Abstract
The prediction of performance degradation is significant for the health monitoring of rolling bearing, which helps to greatly reduce the loss caused by potential faults in the entire life cycle of rotating machinery. As a new method of machine learning based on statistical learning theory, a so-called multivariable least squares support vector machines (LS-SVM) was developed. However, it is unsatisfactory for the prediction of performance degradation without adequate consideration of time variation and data volatility, which are notable features of the obtained time series signal from bearings. To overcome these problems, a new multivariable LS-SVM with a moving window over time slices is proposed. In this model, different features over time slices are extracted through a moving window to construct new sample pairs according to the embedding theory. The model adaptability is also improved through an iterative updating strategy. Furthermore, the algorithm parameters are optimized using coupled simulated annealing to improve the prediction accuracy. Bearing fault experiments show that the proposed model outperforms the general multivariable LS-SVM.
Keywords
Introduction
Rotating machinery plays an important role in modern industry, and gradually tends to be high-performing, large-scale and complex. As one of the key components in rotating machinery, rolling bearings are easily damaged, and the bearing failure may result in significant loss in production and human casualties [1]. To ensure the safety of the machinery, prognostics and health management (PHM), including the prediction of performance degradation, has attracted much attention. PHM can be used to conduct timely maintenance, provide spare parts supplies and intelligent accident prevention [2, 3].
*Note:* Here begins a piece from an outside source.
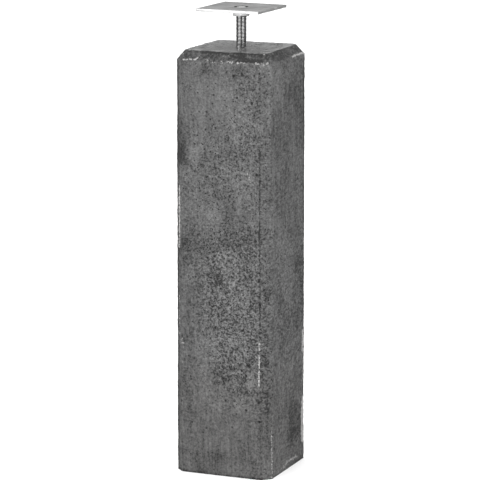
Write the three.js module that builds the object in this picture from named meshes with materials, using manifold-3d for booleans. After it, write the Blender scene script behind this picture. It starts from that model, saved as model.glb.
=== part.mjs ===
// Cast concrete post base: a tapered square block with a threaded rod cast into its top,
// and a square bearing plate that a hex nut raises and lowers on the rod.
// Millimetres, +Z up, origin at the middle of the underside.

import * as THREE from 'three';
import { mergeVertices } from 'three/addons/utils/BufferGeometryUtils.js';
import Module from 'manifold-3d';

// Concrete block
const BLOCK_HEIGHT = 630;
const BLOCK_TOP_SIDE = 150; // across opposite faces, just under the bevelled rim
const BLOCK_FOOT_SIDE = 152; // the mould widens downwards
const CORNER_CHAMFER_TOP = 11; // leg of the chamfer on each upright corner, under the rim
const CORNER_CHAMFER_FOOT = 12.5; // the same at the foot
const RIM_SETBACK = 11; // how far the bevelled rim draws the top face in
const RIM_HEIGHT = 14; // how far the bevelled rim reaches down
const TOP_FACE_CORNER_CUT = 7; // leg of the cut on each corner of the top face

// Threaded rod, a coarse metric thread
const ROD_DIAMETER = 16;
const THREAD_PITCH = 2;
const THREAD_DEPTH = 1.23; // crest to root, on the radius
const THREAD_CREST_FLAT = 0.3;
const THREAD_ROOT_FLAT = 0.5;
const THREAD_ALLOWANCE = 0.1; // the rolled thread measures this much under the rod's diameter
const THREAD_BELOW_CONCRETE = 2; // the modelled thread starts this far under the block's top face
const ROD_CAST_IN_LENGTH = 90; // inside the block
const ROD_END_CHAMFER = 1.2;
const CAST_IN_GAP = 0.3; // between the rod and the concrete around it

// Bearing plate
const PLATE_SIDE = 100;
const PLATE_THICKNESS = 4;
const PLATE_TOP_ABOVE_BLOCK = 58.5;
const PLATE_HOLE_CLEARANCE = 2; // between the rod and the plate's hole, on the radius
const PLATE_TURN_DEG = -2.3; // the plate stands a little turned against the block
const ROD_END_UNDER_PLATE_TOP = 0.6; // the rod's end lies just inside the plate's hole

// Hex nut, a thin one
const NUT_ACROSS_FLATS = 24;
const NUT_HEIGHT = 9;
const NUT_FACE_DIAMETER = 22.8; // flat ring that is left inside the corner chamfers
const NUT_CHAMFER_DEG = 30;
const NUT_BORE_CLEARANCE = 0.3; // between the thread's crests and the nut's bore, on the radius
const NUT_MOUTH_CHAMFER = 0.8;
const NUT_TURN_DEG = 23; // one corner points this far round from square to the block's front
const NUT_PLATE_GAP = 0.3; // between the nut and the plate that rests on it

// Roundness of the turned shapes, in sides
const THREAD_SIDES = 20;
const BORE_SIDES = 32;
const CHAMFER_SIDES = 48;
const HEX_SIDES = 6;

// How far a cutting tool runs past the piece that it cuts
const CUT_OVERRUN = 1;

// Sizes that follow from the ones above
const rodRadius = ROD_DIAMETER / 2;
const threadCrestRadius = rodRadius - THREAD_ALLOWANCE / 2;
const plateTop = BLOCK_HEIGHT + PLATE_TOP_ABOVE_BLOCK;
const plateUnderside = plateTop - PLATE_THICKNESS;
const nutBottom = plateUnderside - NUT_PLATE_GAP - NUT_HEIGHT;
const rodTop = plateTop - ROD_END_UNDER_PLATE_TOP;
const rodBottom = BLOCK_HEIGHT - ROD_CAST_IN_LENGTH;
const threadBottom = BLOCK_HEIGHT - THREAD_BELOW_CONCRETE;

const concrete = new THREE.MeshStandardMaterial({ color: 0x636363, roughness: 0.92, metalness: 0 });
const zincThread = new THREE.MeshStandardMaterial({ color: 0xa9adb0, roughness: 0.35, metalness: 1 });
const zincNut = new THREE.MeshStandardMaterial({ color: 0xc4c7c9, roughness: 0.32, metalness: 1 });
const zincPlate = new THREE.MeshStandardMaterial({ color: 0xb2b4b5, roughness: 0.45, metalness: 1 });

const wasm = await Module();
wasm.setup();

// A closed three.js geometry as a solid that can be joined and cut
function solid(geometry) {
  const bare = geometry.index ? geometry.toNonIndexed() : geometry.clone();
  bare.deleteAttribute('normal');
  bare.deleteAttribute('uv');
  const merged = mergeVertices(bare);
  return new wasm.Manifold(new wasm.Mesh({
    numProp: 3,
    vertProperties: new Float32Array(merged.attributes.position.array),
    triVerts: new Uint32Array(merged.index.array),
  }));
}

// The solid as a three.js geometry again, with flat faces
function geometryOf(body) {
  const mesh = body.getMesh();
  const geometry = new THREE.BufferGeometry();
  geometry.setAttribute('position', new THREE.BufferAttribute(new Float32Array(mesh.vertProperties), 3));
  geometry.setIndex(new THREE.BufferAttribute(new Uint32Array(mesh.triVerts), 1));
  geometry.computeVertexNormals();
  return geometry;
}

// A shape turned about Z from a profile of [radius, height] pairs, which starts and ends on the axis
function turned(profile, sides) {
  const points = profile.map(([radius, height]) => new THREE.Vector2(radius, height));
  return new THREE.LatheGeometry(points, sides).rotateX(Math.PI / 2);
}

function cylinder(radius, bottom, top, sides) {
  return turned([[0, bottom], [radius, bottom], [radius, top], [0, top]], sides);
}

// Eight points of a square with cut corners, anticlockwise from above
function cutSquare(side, cornerCut, height) {
  const half = side / 2;
  const inner = half - cornerCut;
  const corners = [[half, -inner], [half, inner], [inner, half], [-inner, half],
    [-half, inner], [-half, -inner], [-inner, -half], [inner, -half]];
  return corners.map(([x, y]) => [x, y, height]);
}

// A closed body through rings of equally many points, from the lowest ring to the highest
function ringStack(rings) {
  const count = rings[0].length;
  const faces = [];
  for (let level = 0; level < rings.length - 1; level += 1) {
    for (let i = 0; i < count; i += 1) {
      const here = level * count + i;
      const next = level * count + ((i + 1) % count);
      faces.push(here, next, next + count, here, next + count, here + count);
    }
  }
  const top = (rings.length - 1) * count;
  for (let i = 1; i < count - 1; i += 1) {
    faces.push(0, i + 1, i);
    faces.push(top, top + i, top + i + 1);
  }
  const geometry = new THREE.BufferGeometry();
  geometry.setAttribute('position', new THREE.Float32BufferAttribute(rings.flat(2), 3));
  geometry.setIndex(faces);
  return geometry;
}

// The block: foot, the line under the bevelled rim, and the top face, with a bore for the rod
function concreteBlock() {
  const body = ringStack([
    cutSquare(BLOCK_FOOT_SIDE, CORNER_CHAMFER_FOOT, 0),
    cutSquare(BLOCK_TOP_SIDE, CORNER_CHAMFER_TOP, BLOCK_HEIGHT - RIM_HEIGHT),
    cutSquare(BLOCK_TOP_SIDE - 2 * RIM_SETBACK, TOP_FACE_CORNER_CUT, BLOCK_HEIGHT),
  ]);
  const boreRadius = rodRadius + CAST_IN_GAP;
  const bore = cylinder(boreRadius, rodBottom - CAST_IN_GAP, BLOCK_HEIGHT + CUT_OVERRUN, BORE_SIDES);
  return geometryOf(solid(body).subtract(solid(bore)));
}

// A right-hand screw thread as one skewed grid: each row is one corner of the thread's profile,
// and a row's last point is the first point of the same corner one turn higher
function screwThread(bottom, top) {
  const rootRadius = threadCrestRadius - THREAD_DEPTH;
  const flank = (THREAD_PITCH - THREAD_CREST_FLAT - THREAD_ROOT_FLAT) / 2;
  const profile = [
    [rootRadius, 0],
    [rootRadius, THREAD_ROOT_FLAT],
    [threadCrestRadius, THREAD_ROOT_FLAT + flank],
    [threadCrestRadius, THREAD_ROOT_FLAT + flank + THREAD_CREST_FLAT],
  ];
  const start = bottom - 2 * THREAD_PITCH;
  const turns = Math.ceil((top - start) / THREAD_PITCH) + 1;
  const rows = turns * profile.length;
  const lastRow = rows - 1;
  const points = [];
  for (let row = 0; row < rows; row += 1) {
    const [radius, rise] = profile[row % profile.length];
    const turn = Math.floor(row / profile.length);
    for (let i = 0; i < THREAD_SIDES; i += 1) {
      const share = i / THREAD_SIDES;
      const angle = 2 * Math.PI * share;
      const height = start + rise + THREAD_PITCH * (turn + share);
      points.push(radius * Math.cos(angle), radius * Math.sin(angle), height);
    }
  }
  const at = (row, i) => (i < THREAD_SIDES ? row * THREAD_SIDES + i : (row + profile.length) * THREAD_SIDES);
  const faces = [];
  for (let row = 0; row < lastRow; row += 1) {
    for (let i = 0; i < THREAD_SIDES; i += 1) {
      const wraps = i === THREAD_SIDES - 1;
      if (wraps && row + 1 + profile.length > lastRow) continue;
      faces.push(at(row, i), at(row, i + 1), at(row + 1, i + 1));
      faces.push(at(row, i), at(row + 1, i + 1), at(row + 1, i));
    }
  }
  // Each end is a fan to a point on the axis, and its rim steps back over one whole profile
  const lowRim = [];
  const highRim = [];
  for (let i = 0; i < THREAD_SIDES; i += 1) {
    lowRim.push(at(0, i));
    highRim.push(at(lastRow, i));
  }
  for (let step = profile.length; step > 0; step -= 1) lowRim.push(at(step, 0));
  for (let step = 1; step <= profile.length; step += 1) highRim.push(at(lastRow - step, THREAD_SIDES - 1));
  const lowCentre = points.length / 3;
  points.push(0, 0, start + THREAD_PITCH / 2);
  const highCentre = lowCentre + 1;
  points.push(0, 0, start + THREAD_PITCH * turns);
  lowRim.forEach((point, i) => faces.push(lowCentre, lowRim[(i + 1) % lowRim.length], point));
  highRim.forEach((point, i) => faces.push(highCentre, point, highRim[(i + 1) % highRim.length]));
  const geometry = new THREE.BufferGeometry();
  geometry.setAttribute('position', new THREE.Float32BufferAttribute(points, 3));
  geometry.setIndex(faces);
  return geometry;
}

// The rod: thread as far as it shows, cut flat and chamfered at its end, on a plain cast-in stretch
function threadedRod() {
  const outside = threadCrestRadius + CUT_OVERRUN;
  const envelope = turned([
    [0, threadBottom - THREAD_PITCH / 2],
    [outside, threadBottom - THREAD_PITCH / 2],
    [outside, rodTop - ROD_END_CHAMFER - CUT_OVERRUN],
    [threadCrestRadius - ROD_END_CHAMFER, rodTop],
    [0, rodTop],
  ], CHAMFER_SIDES);
  const thread = solid(screwThread(threadBottom, rodTop)).intersect(solid(envelope));
  const castIn = solid(cylinder(rodRadius, rodBottom, threadBottom, CHAMFER_SIDES));
  return geometryOf(thread.add(castIn));
}

// The nut, standing on z = 0: a hexagon with both faces' corners turned off, and a chamfered bore
function hexNut() {
  const cornerRadius = NUT_ACROSS_FLATS / 2 / Math.cos(Math.PI / HEX_SIDES);
  const faceRadius = NUT_FACE_DIAMETER / 2;
  const outside = cornerRadius + CUT_OVERRUN;
  const drop = (outside - faceRadius) * Math.tan(THREE.MathUtils.degToRad(NUT_CHAMFER_DEG));
  const hexagon = cylinder(cornerRadius, 0, NUT_HEIGHT, HEX_SIDES);
  const envelope = turned([
    [0, 0], [faceRadius, 0], [outside, drop],
    [outside, NUT_HEIGHT - drop], [faceRadius, NUT_HEIGHT], [0, NUT_HEIGHT],
  ], CHAMFER_SIDES);
  const bore = rodRadius + NUT_BORE_CLEARANCE;
  const mouth = bore + NUT_MOUTH_CHAMFER + CUT_OVERRUN;
  const cutter = turned([
    [0, -CUT_OVERRUN], [mouth, -CUT_OVERRUN], [bore, NUT_MOUTH_CHAMFER],
    [bore, NUT_HEIGHT - NUT_MOUTH_CHAMFER], [mouth, NUT_HEIGHT + CUT_OVERRUN], [0, NUT_HEIGHT + CUT_OVERRUN],
  ], BORE_SIDES);
  return geometryOf(solid(hexagon).intersect(solid(envelope)).subtract(solid(cutter)));
}

// The plate, lying on z = 0, with one round hole for the rod
function bearingPlate() {
  const slab = new THREE.BoxGeometry(PLATE_SIDE, PLATE_SIDE, PLATE_THICKNESS);
  slab.translate(0, 0, PLATE_THICKNESS / 2);
  const holeRadius = rodRadius + PLATE_HOLE_CLEARANCE;
  const hole = cylinder(holeRadius, -CUT_OVERRUN, PLATE_THICKNESS + CUT_OVERRUN, BORE_SIDES);
  return geometryOf(solid(slab).subtract(solid(hole)));
}

function piece(name, geometry, material) {
  const mesh = new THREE.Mesh(geometry, material);
  mesh.name = name;
  return mesh;
}

const block = piece('concrete_block', concreteBlock(), concrete);
const rod = piece('threaded_rod', threadedRod(), zincThread);

const nut = piece('hex_nut', hexNut(), zincNut);
nut.position.z = nutBottom;
nut.rotation.z = THREE.MathUtils.degToRad(NUT_TURN_DEG);

const plate = piece('bearing_plate', bearingPlate(), zincPlate);
plate.position.z = plateUnderside;
plate.rotation.z = THREE.MathUtils.degToRad(PLATE_TURN_DEG);

const postBase = new THREE.Group();
postBase.add(block, rod, nut, plate);

export default postBase;
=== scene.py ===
"""Looks of a cast concrete post base with a bearing plate on a threaded rod.

Lengths are in metres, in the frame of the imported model. Places that were read off the
photograph are pixels of its 480 x 480 picture, and are carried onto the block along the
line of sight.
"""

import math
import random

import bmesh
import bpy
from mathutils import Matrix, Vector, noise


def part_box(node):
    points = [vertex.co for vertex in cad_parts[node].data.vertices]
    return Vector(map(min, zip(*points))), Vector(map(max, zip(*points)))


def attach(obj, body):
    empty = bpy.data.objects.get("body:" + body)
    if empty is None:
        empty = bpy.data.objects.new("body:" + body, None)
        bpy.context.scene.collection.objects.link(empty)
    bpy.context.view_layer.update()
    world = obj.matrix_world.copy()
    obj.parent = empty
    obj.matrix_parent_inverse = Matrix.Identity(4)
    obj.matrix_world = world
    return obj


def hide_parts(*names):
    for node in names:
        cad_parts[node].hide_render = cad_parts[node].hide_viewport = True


bl_info = {
    "name": "Cast Post Base",
    "version": (1, 0, 0),
    "blender": (4, 5, 0),
    "location": "View3D > Sidebar > Post Base",
    "description": "Weathered concrete block, zinc thread, nut and plate of a post base",
    "category": "Object",
}

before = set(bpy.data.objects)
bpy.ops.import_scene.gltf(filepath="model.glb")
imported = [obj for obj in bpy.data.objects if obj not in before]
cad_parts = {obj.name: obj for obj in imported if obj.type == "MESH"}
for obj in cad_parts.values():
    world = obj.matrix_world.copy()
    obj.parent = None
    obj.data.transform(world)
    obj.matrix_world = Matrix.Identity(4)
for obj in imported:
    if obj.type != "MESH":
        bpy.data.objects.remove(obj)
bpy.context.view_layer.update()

MM = 0.001

# The photograph's view: a level camera that looks down on the block from its front corner
PHOTO_SIDE = 480
VIEW_AZIMUTH = math.radians(22.74)
VIEW_ELEVATION = math.radians(11.26)
VIEW_DISTANCE = 4.300
FOCAL_PX = 2860
AIM_RIGHT = -0.0018
AIM_UP = 0.3352
SENSOR_MM = 36

# How finely the concrete is meshed
WIDE_CELLS = 50
CHAMFER_CELLS = 7
LONG_CELLS_FIRST = 19
LONG_CELLS_EACH = 13
RIM_CELLS = 8
TOP_STEP = 2.35 * MM
TOP_INNER = 7 * MM
FOOT_STEP = 3 * MM
FOOT_RINGS = 2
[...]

Recently, technologies related to equipment condition monitoring provide a good basis for the degradation trend prediction of rolling bearings. It is feasible to improve the accuracy of the prediction by collecting vibration signals and mining appropriate information from the time, frequency and time-frequency domains [4]. Data-driven approach is one of the most common methods for degradation trend prediction. These methods usually construct prediction models from historical data, using pattern recognition or machine learning techniques to predict future values, such as the Wiener process [5] and stochastic filtering-based models [6]. The effectiveness of the statistical learning methods often depends on the amount of data.
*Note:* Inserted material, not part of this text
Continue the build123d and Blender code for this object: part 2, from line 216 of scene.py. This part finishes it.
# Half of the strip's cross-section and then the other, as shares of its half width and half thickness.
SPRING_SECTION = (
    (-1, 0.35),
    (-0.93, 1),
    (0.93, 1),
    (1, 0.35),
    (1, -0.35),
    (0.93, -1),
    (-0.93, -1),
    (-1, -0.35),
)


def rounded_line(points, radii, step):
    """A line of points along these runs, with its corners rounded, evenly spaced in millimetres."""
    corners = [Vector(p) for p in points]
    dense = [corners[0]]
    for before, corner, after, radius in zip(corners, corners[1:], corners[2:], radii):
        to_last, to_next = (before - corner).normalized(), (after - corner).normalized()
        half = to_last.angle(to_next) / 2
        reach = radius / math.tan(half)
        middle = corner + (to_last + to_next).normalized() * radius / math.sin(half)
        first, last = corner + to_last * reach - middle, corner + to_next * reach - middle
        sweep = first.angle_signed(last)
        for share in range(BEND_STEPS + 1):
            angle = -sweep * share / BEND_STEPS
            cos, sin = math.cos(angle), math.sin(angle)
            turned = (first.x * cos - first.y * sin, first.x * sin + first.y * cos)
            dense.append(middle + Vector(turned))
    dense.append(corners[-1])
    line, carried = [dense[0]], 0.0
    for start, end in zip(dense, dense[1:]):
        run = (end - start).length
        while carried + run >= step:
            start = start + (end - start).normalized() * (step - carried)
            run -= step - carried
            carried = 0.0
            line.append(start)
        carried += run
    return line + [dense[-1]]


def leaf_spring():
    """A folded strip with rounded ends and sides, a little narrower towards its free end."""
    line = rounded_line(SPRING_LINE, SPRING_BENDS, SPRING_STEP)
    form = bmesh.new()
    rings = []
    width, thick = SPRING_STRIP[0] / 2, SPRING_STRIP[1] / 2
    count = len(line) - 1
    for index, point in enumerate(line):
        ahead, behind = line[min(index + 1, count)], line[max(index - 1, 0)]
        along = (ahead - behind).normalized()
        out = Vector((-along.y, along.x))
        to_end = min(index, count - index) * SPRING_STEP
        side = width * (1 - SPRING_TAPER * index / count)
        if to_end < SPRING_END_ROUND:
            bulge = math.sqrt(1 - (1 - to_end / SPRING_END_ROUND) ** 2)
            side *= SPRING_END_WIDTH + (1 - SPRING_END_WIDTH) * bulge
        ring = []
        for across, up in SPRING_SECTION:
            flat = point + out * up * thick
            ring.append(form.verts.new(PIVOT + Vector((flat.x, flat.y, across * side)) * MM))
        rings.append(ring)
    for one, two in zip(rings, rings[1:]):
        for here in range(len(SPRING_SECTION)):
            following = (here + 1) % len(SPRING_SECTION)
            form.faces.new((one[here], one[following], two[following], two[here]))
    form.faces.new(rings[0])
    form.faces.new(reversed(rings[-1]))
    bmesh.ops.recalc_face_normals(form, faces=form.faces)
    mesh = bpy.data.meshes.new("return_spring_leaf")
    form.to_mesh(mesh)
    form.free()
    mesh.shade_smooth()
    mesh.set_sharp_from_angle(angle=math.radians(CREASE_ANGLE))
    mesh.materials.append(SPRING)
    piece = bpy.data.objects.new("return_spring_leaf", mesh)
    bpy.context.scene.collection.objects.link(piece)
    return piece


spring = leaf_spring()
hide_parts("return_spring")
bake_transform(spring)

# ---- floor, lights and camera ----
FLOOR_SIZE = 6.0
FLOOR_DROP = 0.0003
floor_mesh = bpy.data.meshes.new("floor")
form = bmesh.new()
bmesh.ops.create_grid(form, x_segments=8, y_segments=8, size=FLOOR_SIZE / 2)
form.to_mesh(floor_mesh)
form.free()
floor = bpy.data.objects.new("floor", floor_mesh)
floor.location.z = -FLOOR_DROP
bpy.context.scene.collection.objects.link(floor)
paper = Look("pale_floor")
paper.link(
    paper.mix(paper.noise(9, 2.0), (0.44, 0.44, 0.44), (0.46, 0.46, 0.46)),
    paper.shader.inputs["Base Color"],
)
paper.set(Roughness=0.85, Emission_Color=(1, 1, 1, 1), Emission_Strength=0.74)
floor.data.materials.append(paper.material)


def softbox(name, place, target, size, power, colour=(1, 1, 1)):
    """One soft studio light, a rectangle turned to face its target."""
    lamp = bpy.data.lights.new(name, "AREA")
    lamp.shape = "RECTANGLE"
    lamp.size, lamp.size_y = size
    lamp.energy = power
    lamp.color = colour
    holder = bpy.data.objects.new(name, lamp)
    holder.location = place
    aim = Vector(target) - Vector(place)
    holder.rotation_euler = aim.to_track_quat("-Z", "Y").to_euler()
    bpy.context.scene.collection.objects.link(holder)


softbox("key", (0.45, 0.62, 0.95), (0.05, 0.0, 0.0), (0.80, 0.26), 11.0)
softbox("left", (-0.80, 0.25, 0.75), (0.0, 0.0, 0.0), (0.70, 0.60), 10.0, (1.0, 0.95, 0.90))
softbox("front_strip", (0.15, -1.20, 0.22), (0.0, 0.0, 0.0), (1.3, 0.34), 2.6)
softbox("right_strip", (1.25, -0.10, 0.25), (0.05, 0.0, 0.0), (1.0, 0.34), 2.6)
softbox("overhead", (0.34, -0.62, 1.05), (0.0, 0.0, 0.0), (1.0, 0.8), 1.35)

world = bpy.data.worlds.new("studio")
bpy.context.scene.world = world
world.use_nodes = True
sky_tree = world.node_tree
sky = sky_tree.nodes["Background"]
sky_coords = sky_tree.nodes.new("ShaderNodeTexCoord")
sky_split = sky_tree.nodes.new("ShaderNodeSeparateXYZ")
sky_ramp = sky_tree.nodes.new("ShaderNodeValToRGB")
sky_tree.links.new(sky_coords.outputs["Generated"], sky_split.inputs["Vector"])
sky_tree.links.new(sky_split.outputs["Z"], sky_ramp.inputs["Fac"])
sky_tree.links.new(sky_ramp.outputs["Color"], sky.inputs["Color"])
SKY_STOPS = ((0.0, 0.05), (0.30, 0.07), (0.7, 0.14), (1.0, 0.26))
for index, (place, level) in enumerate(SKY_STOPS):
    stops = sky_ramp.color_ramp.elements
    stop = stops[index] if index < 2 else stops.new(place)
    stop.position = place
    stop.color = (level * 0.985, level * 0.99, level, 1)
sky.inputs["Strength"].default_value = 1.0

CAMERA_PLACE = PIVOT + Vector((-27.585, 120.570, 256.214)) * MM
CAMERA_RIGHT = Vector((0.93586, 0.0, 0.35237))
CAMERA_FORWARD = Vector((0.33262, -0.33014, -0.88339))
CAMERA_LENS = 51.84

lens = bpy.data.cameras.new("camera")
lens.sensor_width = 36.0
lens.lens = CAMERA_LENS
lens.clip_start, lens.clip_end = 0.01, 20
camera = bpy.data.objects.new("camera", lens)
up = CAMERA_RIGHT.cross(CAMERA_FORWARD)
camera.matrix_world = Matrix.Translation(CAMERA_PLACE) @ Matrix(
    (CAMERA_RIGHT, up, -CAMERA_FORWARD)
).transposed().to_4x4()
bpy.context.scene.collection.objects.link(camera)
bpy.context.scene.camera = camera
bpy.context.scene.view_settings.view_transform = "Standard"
However, bearing failure or performance degradation occurs at a small probability, compared to that of a healthy-operating status in most time. Therefore, compared to the large healthy datasets, it is difficult to collect enough data related to the performance degradation. It is necessary to find new ways to solve these problems using limited data samples of bearing degradation. Support vector machines (SVM) or the improved least squares SVM (LS-SVM) provides a suitable way to solve small sample problems [7, 8]. Recently, LS-SVM made great progress in many fields such as pattern recognition with high dimension [9] and function regression [10]. It can be used to avoid the dimensionality curse and has great advantages in nonlinear time series prediction [11]. Therefore, it provides an important inspiration for the degradation trend prediction of rolling bearing.
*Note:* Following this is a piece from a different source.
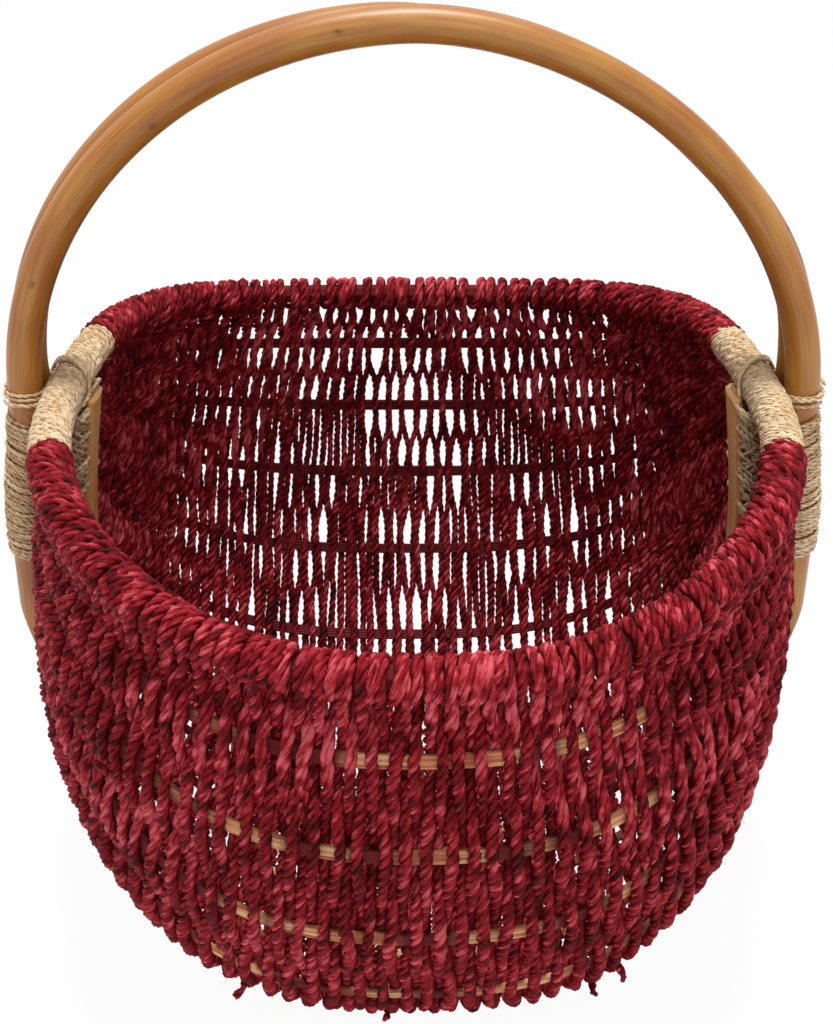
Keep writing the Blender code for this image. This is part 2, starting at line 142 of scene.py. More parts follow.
# Twisted cord: for two and three plies, how far they lie from its middle and their radius, as shares of
# its diameter, how uneven it is, and how far from its middle loose fibres start
PLY_SHAPE = {2: (0.21, 0.285), 3: (0.25, 0.25)}
CORD_SWELL = 0.12
PLY_LUMPS = 0.14
UNEVEN_TURN = 0.9
ON_SURFACE = 0.45

# Loose fibres, and the cut ends that stand out between two heights
STRAY_RADIUS = 0.00009
STRAYS_LOWEST = 0.006
CORD_STRAY_LENGTH = 0.0065
TWINE_STRAY_LENGTH = 0.008
TAIL_HEIGHTS = (0.02, 0.24)
TAIL_LENGTHS = (0.006, 0.012)
TAIL_STAND = 0.0035
TAIL_LOWEST = 0.004
TAIL_STEP = 0.0012
TAIL_FINENESS = 0.7

# The stretches of rim beside the ears that sisal covers, and the lashings below the ears
RIM_WIND_FRONT = 0.088
RIM_WIND_BACK = 0.072
LEG_WIND_TOP = 0.013
LEG_WIND_LENGTH = 0.084
LOOSE_LOOP_TOP = -0.004
LOOSE_LOOP_LENGTH = 0.007
SPLINT_WIND_TOP = 0.007
SPLINT_WIND_LENGTH = 0.072
SPLINT_WIND_OVERLAP = 0.003
SPLINT_WIND_STANDOFF = -0.0075
TIE_SPACING = 0.0019
LEAST_FROM_EAR = 0.001
SIDE_WANDER = 0.0004
REACH_WANDER = 0.0003

# The loops round a splint, inner and outer layer: half the span of their straight sides, and their radius
INNER_LOOP = (0.0100, 0.0062)
OUTER_LOOP = (0.0108, 0.0068)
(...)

Most traditional trend prediction methods, including LS-SVM, often make predictions using a single variable model [12, 13], i.e., predicting the dependent variable values as a function of an independent variable. However, the degradation performance is affected by multiple factors. A so-called multivariable LS-SVM is then proposed, which aims to determine the relationship between the predictor y and multiple variables x1 (i) , x2 (i) , …, x m (i). This helps to explore more internal information about y from multiple variables [14].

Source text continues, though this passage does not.